Give back the exact lines spanning from the line with "const headband = new THREE.Group();" to the line with "bpy.data.objects.remove(obj)", with both of those lines included and no others.
# START OF Information shown
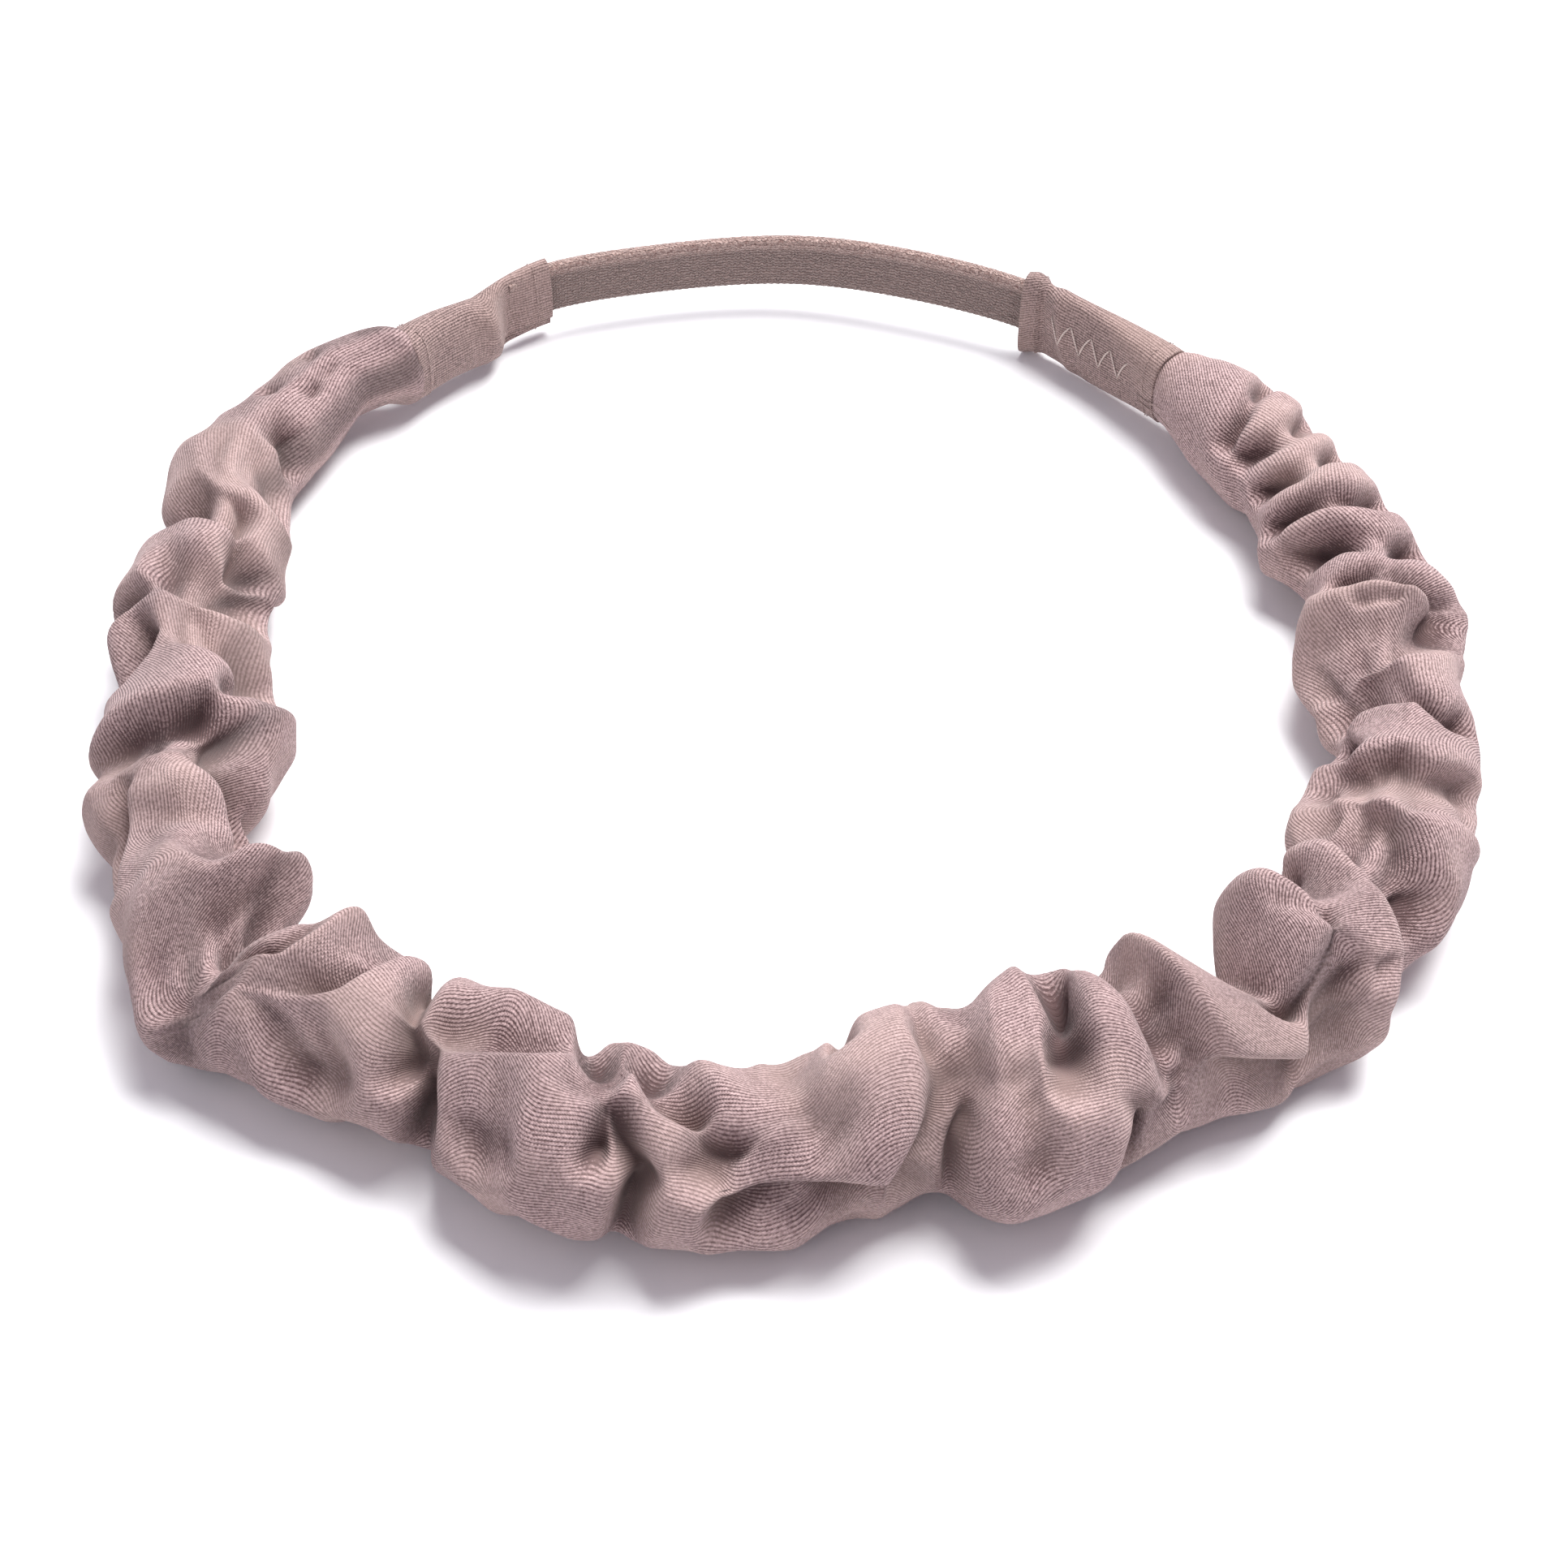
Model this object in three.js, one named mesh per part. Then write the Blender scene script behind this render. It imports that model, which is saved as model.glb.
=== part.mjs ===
// A spa headband: a closed loop that lies on a table. A gathered jersey tube runs round the front
// and both sides, and a plain woven elastic strap closes the loop at the back. A knitted sleeve
// covers each place where the tube meets the strap.
//
// Millimetres, +Z up. The origin is the middle of the loop on the surface that it lies on, the
// elastic strap is at +Y and the front of the band is at -Y.
//
// Every piece follows the same closed centreline. A piece is first extruded straight, with X across
// the band (away from the wearer), Y up and Z along the band, and is then wrapped onto the loop.

import * as THREE from 'three';

// Distances along the band, measured clockwise from the middle of the strap, seen from above.
const STRAP_VISIBLE_HALF = 41;
const SLEEVE_LENGTH = 29;
const STRAP_TUCK = 8;
const END_GAP = 0.4;

// Sections, as half sizes across and up.
const STRAP_HALF_THICKNESS = 0.7;
const STRAP_HALF_WIDTH = 5;
const STRAP_CENTRE_HEIGHT = 9.5;
const SLEEVE_NARROW = { across: 2.3, up: 7.6, centre: 8.9 };
const SLEEVE_WIDE = { across: 4.8, up: 8.8, centre: 9.6 };
const COVER_END = { across: 7.4, up: 9.6, taper: 70 };
const COVER_MIDDLE = { across: 14.6, up: 14.8 };
const COVER_FLAT = 0.88; // the section is cut flat at this share of its half height
const COVER_BORE = 0.67; // the inner face, as a share of the outer one
const BORE_SIDES = 14;
const COVER_STEPS = 60;
const BAND_HALF_THICKNESS = 1.1;
const BAND_HALF_WIDTH = { end: 5.6, middle: 7 };
const BAND_CENTRE_HEIGHT = { end: 8.4, middle: 11 };

const THREAD = 0.5;
const STITCH_LENGTH = 1.2;
const CLEARANCE = 0.3;
const MOTIF = { corners: 9, pitch: 1.8, halfHeight: 1.5 };

// The centreline seen from above, clockwise from the middle of the strap.
const LOOP_POINTS = [
  [0, 102], [20, 98], [40, 90], [49.5, 82], [59, 72.5], [72, 56], [82, 39], [88, 15.5],
  [88, -14], [80, -44.5], [58, -69.5], [29.5, -81], [-7, -85.5], [-40, -80], [-69, -65],
  [-85, -39], [-88, -10.5], [-88.5, 19], [-82.5, 41], [-72, 58.5], [-62, 75], [-51.5, 85.5],
  [-41, 94.5], [-22.5, 100],
];

const loop = new THREE.CatmullRomCurve3(
  LOOP_POINTS.map(([x, y]) => new THREE.Vector3(x, y, 0)), true, 'centripetal',
);
loop.arcLengthDivisions = 1200;
const LOOP_LENGTH = loop.getLength();
const COVER_START = STRAP_VISIBLE_HALF + SLEEVE_LENGTH;
const COVER_LENGTH = LOOP_LENGTH - 2 * COVER_START;
const UP = new THREE.Vector3(0, 0, 1);

function loopFrame(along) {
  const share = THREE.MathUtils.euclideanModulo(along, LOOP_LENGTH) / LOOP_LENGTH;
  const point = loop.getPointAt(share);
  const outward = new THREE.Vector3().crossVectors(UP, loop.getTangentAt(share)).normalize();
  return { point, outward };
}

// sizeAt(along) gives the section's scale across and up, the height of its centre and, for a piece
// that doesn't follow the middle of the band, its shift away from the wearer.
function wrapOntoLoop(geometry, start, sizeAt) {
  const position = geometry.attributes.position;
  for (let i = 0; i < position.count; i += 1) {
    const along = start + position.getZ(i);
    const { point, outward } = loopFrame(along);
    const { across, up, centre, shift = 0 } = sizeAt(along);
    point.addScaledVector(outward, shift + position.getX(i) * across);
    position.setXYZ(i, point.x, point.y, centre + position.getY(i) * up);
  }
  return geometry;
}

function extrudeAlong(shape, length, steps) {
  return new THREE.ExtrudeGeometry(shape, { depth: length, steps, bevelEnabled: false });
}

function rectangle(halfWidth, halfHeight) {
  return new THREE.Shape([
    new THREE.Vector2(-halfWidth, -halfHeight), new THREE.Vector2(halfWidth, -halfHeight),
    new THREE.Vector2(halfWidth, halfHeight), new THREE.Vector2(-halfWidth, halfHeight),
  ]);
}

function roundPoints(count, radius, flat) {
  return Array.from({ length: count }, (_, i) => {
    const angle = (2 * Math.PI * (i + 0.5)) / count;
    return new THREE.Vector2(radius * Math.sin(angle), Math.max(-flat, -radius * Math.cos(angle)));
  });
}

function smoothStep(value) {
  return THREE.MathUtils.smoothstep(value, 0, 1);
}

function fromNearerEnd(along) {
  const inside = along - COVER_START;
  return Math.min(inside, COVER_LENGTH - inside);
}

// The cover swells from its sewn ends to its full section, with a shallow wave from the gathers.
function coverSize(along) {
  const grown = smoothStep(fromNearerEnd(along) / COVER_END.taper);
  const wave = 1 + 0.035 * grown * Math.sin(along / 5.7) + 0.03 * grown * Math.sin(along / 9.3);
  const across = THREE.MathUtils.lerp(COVER_END.across, COVER_MIDDLE.across, grown) * wave;
  const up = THREE.MathUtils.lerp(COVER_END.up, COVER_MIDDLE.up, grown) * wave;
  return { across, up, centre: COVER_FLAT * up };
}

function bandSize(along) {
  const grown = smoothStep(fromNearerEnd(along) / COVER_END.taper);
  const up = THREE.MathUtils.lerp(BAND_HALF_WIDTH.end, BAND_HALF_WIDTH.middle, grown);
  const centre = THREE.MathUtils.lerp(BAND_CENTRE_HEIGHT.end, BAND_CENTRE_HEIGHT.middle, grown);
  return { across: BAND_HALF_THICKNESS, up, centre };
}

// How far a place on either sleeve is from its strap end, from 0 to 1.
function sleeveShare(along) {
  const fromMiddle = Math.abs(along) - STRAP_VISIBLE_HALF;
  return THREE.MathUtils.clamp(fromMiddle / SLEEVE_LENGTH, 0, 1);
}

function sleeveSize(along) {
  const share = sleeveShare(along);
  return {
    across: THREE.MathUtils.lerp(SLEEVE_NARROW.across, SLEEVE_WIDE.across, share ** 1.5),
    up: THREE.MathUtils.lerp(SLEEVE_NARROW.up, SLEEVE_WIDE.up, share),
    centre: THREE.MathUtils.lerp(SLEEVE_NARROW.centre, SLEEVE_WIDE.centre, share),
  };
}

function strapSize() {
  return { across: 1, up: 1, centre: STRAP_CENTRE_HEIGHT };
}

function gatheredCover() {
  const shape = new THREE.Shape(roundPoints(20, 1, COVER_FLAT));
  shape.holes.push(new THREE.Path(roundPoints(BORE_SIDES, COVER_BORE, 1).reverse()));
  return wrapOntoLoop(extrudeAlong(shape, COVER_LENGTH, COVER_STEPS), COVER_START, coverSize);
}

function innerBand() {
  return wrapOntoLoop(extrudeAlong(rectangle(1, 1), COVER_LENGTH, COVER_STEPS), COVER_START, bandSize);
}

// The thread of the seam that closes the jersey strip into a tube, on the outer wall of the bore.
function coverSeam() {
  const sizeAt = (along) => {
    const { across, centre } = coverSize(along);
    const wall = across * COVER_BORE * Math.cos(Math.PI / BORE_SIDES);
    return { across: 1, up: 1, centre, shift: wall - CLEARANCE - THREAD };
  };
  const shape = rectangle(THREAD, 1.5 * THREAD);
  return wrapOntoLoop(extrudeAlong(shape, COVER_LENGTH, COVER_STEPS), COVER_START, sizeAt);
}

// A flattened round outline, half-way between an ellipse and a rectangle.
function sleeveOutline() {
  const flatten = (value) => Math.sign(value) * Math.abs(value) ** 0.6;
  return roundPoints(16, 1, 1).map((p) => new THREE.Vector2(flatten(p.x), flatten(p.y)));
}

// side is 1 for the right sleeve and -1 for the left one.
function endSleeve(side) {
  const shape = new THREE.Shape(sleeveOutline());
  const bore = rectangle(0.52, 0.8).getPoints().reverse();
  shape.holes.push(new THREE.Path(bore));
  const length = SLEEVE_LENGTH - END_GAP;
  const start = side > 0 ? STRAP_VISIBLE_HALF : -STRAP_VISIBLE_HALF - length;
  return wrapOntoLoop(extrudeAlong(shape, length, 7), start, sleeveSize);
}

function backElastic() {
  const half = STRAP_VISIBLE_HALF + STRAP_TUCK;
  const shape = rectangle(STRAP_HALF_THICKNESS, STRAP_HALF_WIDTH);
  return wrapOntoLoop(extrudeAlong(shape, 2 * half, 28), -half, strapSize);
}

// A thread worked right round a piece, as one closed ring. The outline gives half the ring's hole.
function threadRing(outline, ringOutline, along, sizeAt) {
  const shape = new THREE.Shape(ringOutline);
  shape.holes.push(new THREE.Path(outline.reverse()));
  return wrapOntoLoop(extrudeAlong(shape, STITCH_LENGTH, 1), along - STITCH_LENGTH / 2, sizeAt);
}

// The bar of stitches that holds the strap, just outside the sleeve's mouth.
function strapStitches(side) {
  const hole = [STRAP_HALF_THICKNESS + CLEARANCE, STRAP_HALF_WIDTH + CLEARANCE];
  const inside = rectangle(hole[0], hole[1]).getPoints();
  const outside = rectangle(hole[0] + THREAD, hole[1] + THREAD).getPoints();
  const along = side * (STRAP_VISIBLE_HALF - 2);
  return threadRing(inside, outside, along, strapSize);
}

// The row of stitches that closes the sleeve's hem, next to the end of the gathered cover.
function hemStitches(side) {
  const along = side * (COVER_START - 3);
  const size = sleeveSize(Math.abs(along) + STITCH_LENGTH / 2);
  const grow = (extra) => sleeveOutline().map((p) => (
    new THREE.Vector2(p.x * (size.across + extra), p.y * (size.up + extra))
  ));
  const sizeAt = () => ({ across: 1, up: 1, centre: size.centre });
  return threadRing(grow(CLEARANCE), grow(CLEARANCE + THREAD), along, sizeAt);
}

// A plain zigzag worked in pale thread on the inner face of the right sleeve.
function sleeveMotif() {
  const corners = Array.from({ length: MOTIF.corners }, (_, i) => (
    new THREE.Vector2(i * MOTIF.pitch, (i % 2 ? 1 : -1) * MOTIF.halfHeight)
  ));
  const lifted = (dy) => corners.map((p) => new THREE.Vector2(p.x, p.y + dy));
  const shape = new THREE.Shape([...lifted(-THREAD / 2), ...lifted(THREAD / 2).reverse()]);
  const geometry = extrudeAlong(shape, THREAD, 1);
  geometry.rotateY(-Math.PI / 2);
  const length = (MOTIF.corners - 1) * MOTIF.pitch;
  const start = STRAP_VISIBLE_HALF + (SLEEVE_LENGTH - length) / 2;
  const clear = sleeveSize(start + length).across + CLEARANCE;
  geometry.translate(-clear, 0, 0);
  const centre = sleeveSize(start + length / 2).centre;
  return wrapOntoLoop(geometry, start, () => ({ across: 1, up: 1, centre }));
}

const JERSEY = { color: 0xc4a59f, roughness: 0.95 };
const BAND_KNIT = { color: 0x8f7573, roughness: 0.95 };
const SLEEVE_KNIT = { color: 0xa78d88, roughness: 0.93 };
const ELASTIC = { color: 0x9c8380, roughness: 0.88 };
const PALE_THREAD = { color: 0xd9c8c0, roughness: 0.8 };

function piece(name, geometry, look) {
  const mesh = new THREE.Mesh(geometry, new THREE.MeshStandardMaterial({ ...look, metalness: 0 }));
  mesh.name = name;
  return mesh;
}

const headband = new THREE.Group();
headband.add(
  piece('gathered_cover', gatheredCover(), JERSEY),
  piece('inner_band', innerBand(), BAND_KNIT),
  piece('cover_seam', coverSeam(), PALE_THREAD),
  piece('back_elastic', backElastic(), ELASTIC),
  piece('sleeve_motif', sleeveMotif(), PALE_THREAD),
);
for (const [name, side] of [['left', -1], ['right', 1]]) {
  headband.add(
    piece(`${name}_end_sleeve`, endSleeve(side), SLEEVE_KNIT),
    piece(`${name}_strap_stitches`, strapStitches(side), PALE_THREAD),
    piece(`${name}_hem_stitches`, hemStitches(side), PALE_THREAD),
  );
}

const box = new THREE.Box3().setFromObject(headband);
headband.position.set(-(box.min.x + box.max.x) / 2, -(box.min.y + box.max.y) / 2, 0);

export default headband;
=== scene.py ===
"""The looks of a spa headband: a gathered jersey tube, an elastic strap and two knitted sleeves.

Shapes are worked out in millimetres along one closed centreline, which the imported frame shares.
A place on the band has a distance along it, clockwise from the middle of the strap, and an angle
round its section: 0 is the top, 90 faces away from the wearer and -90 faces the wearer.
"""
import math

import bpy
import numpy as np
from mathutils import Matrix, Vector

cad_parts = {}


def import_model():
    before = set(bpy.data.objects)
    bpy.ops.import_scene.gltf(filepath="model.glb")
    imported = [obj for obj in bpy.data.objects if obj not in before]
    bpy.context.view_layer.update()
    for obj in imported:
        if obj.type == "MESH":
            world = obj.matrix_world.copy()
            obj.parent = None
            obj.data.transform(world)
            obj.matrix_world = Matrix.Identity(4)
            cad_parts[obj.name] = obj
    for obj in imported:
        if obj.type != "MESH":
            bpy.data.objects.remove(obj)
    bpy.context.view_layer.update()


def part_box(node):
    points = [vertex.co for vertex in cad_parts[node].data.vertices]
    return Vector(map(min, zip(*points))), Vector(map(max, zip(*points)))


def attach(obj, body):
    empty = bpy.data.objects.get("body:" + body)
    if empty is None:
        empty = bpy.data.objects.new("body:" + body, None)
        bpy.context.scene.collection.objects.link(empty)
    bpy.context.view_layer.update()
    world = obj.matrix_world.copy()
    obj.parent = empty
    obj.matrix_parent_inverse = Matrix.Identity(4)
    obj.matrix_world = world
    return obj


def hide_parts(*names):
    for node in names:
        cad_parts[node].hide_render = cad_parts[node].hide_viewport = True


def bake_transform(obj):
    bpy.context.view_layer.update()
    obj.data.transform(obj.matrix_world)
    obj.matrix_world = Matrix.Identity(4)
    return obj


MM = 0.001
BACK_BODY = "back_strap"

# Distances along the band, in millimetres, as in the frame.
STRAP_HALF = 41.0
SLEEVE_LENGTH = 29.0
SLEEVE_END = STRAP_HALF + SLEEVE_LENGTH
COVER_TUCK = 5.0
STRAP_TUCK = 8.0
BAND_TUCK = 4.0

# Sections of the strap and of the band inside the cover, in millimetres.
STRAP_HALF_THICKNESS = 0.7
STRAP_HALF_WIDTH = 5.0
STRAP_CENTRE = 9.5
BAND_HALF_THICKNESS = 0.8
CAD_BAND_HALF_THICKNESS = 1.1
BAND_HALF_WIDTH = 5.4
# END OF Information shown
▶ [Result for this exercise]
const headband = new THREE.Group();
headband.add(
  piece('gathered_cover', gatheredCover(), JERSEY),
  piece('inner_band', innerBand(), BAND_KNIT),
  piece('cover_seam', coverSeam(), PALE_THREAD),
  piece('back_elastic', backElastic(), ELASTIC),
  piece('sleeve_motif', sleeveMotif(), PALE_THREAD),
);
for (const [name, side] of [['left', -1], ['right', 1]]) {
  headband.add(
    piece(`${name}_end_sleeve`, endSleeve(side), SLEEVE_KNIT),
    piece(`${name}_strap_stitches`, strapStitches(side), PALE_THREAD),
    piece(`${name}_hem_stitches`, hemStitches(side), PALE_THREAD),
  );
}

const box = new THREE.Box3().setFromObject(headband);
headband.position.set(-(box.min.x + box.max.x) / 2, -(box.min.y + box.max.y) / 2, 0);

export default headband;
=== scene.py ===
"""The looks of a spa headband: a gathered jersey tube, an elastic strap and two knitted sleeves.

Shapes are worked out in millimetres along one closed centreline, which the imported frame shares.
A place on the band has a distance along it, clockwise from the middle of the strap, and an angle
round its section: 0 is the top, 90 faces away from the wearer and -90 faces the wearer.
"""
import math

import bpy
import numpy as np
from mathutils import Matrix, Vector

cad_parts = {}


def import_model():
    before = set(bpy.data.objects)
    bpy.ops.import_scene.gltf(filepath="model.glb")
    imported = [obj for obj in bpy.data.objects if obj not in before]
    bpy.context.view_layer.update()
    for obj in imported:
        if obj.type == "MESH":
            world = obj.matrix_world.copy()
            obj.parent = None
            obj.data.transform(world)
            obj.matrix_world = Matrix.Identity(4)
            cad_parts[obj.name] = obj
    for obj in imported:
        if obj.type != "MESH":
            bpy.data.objects.remove(obj)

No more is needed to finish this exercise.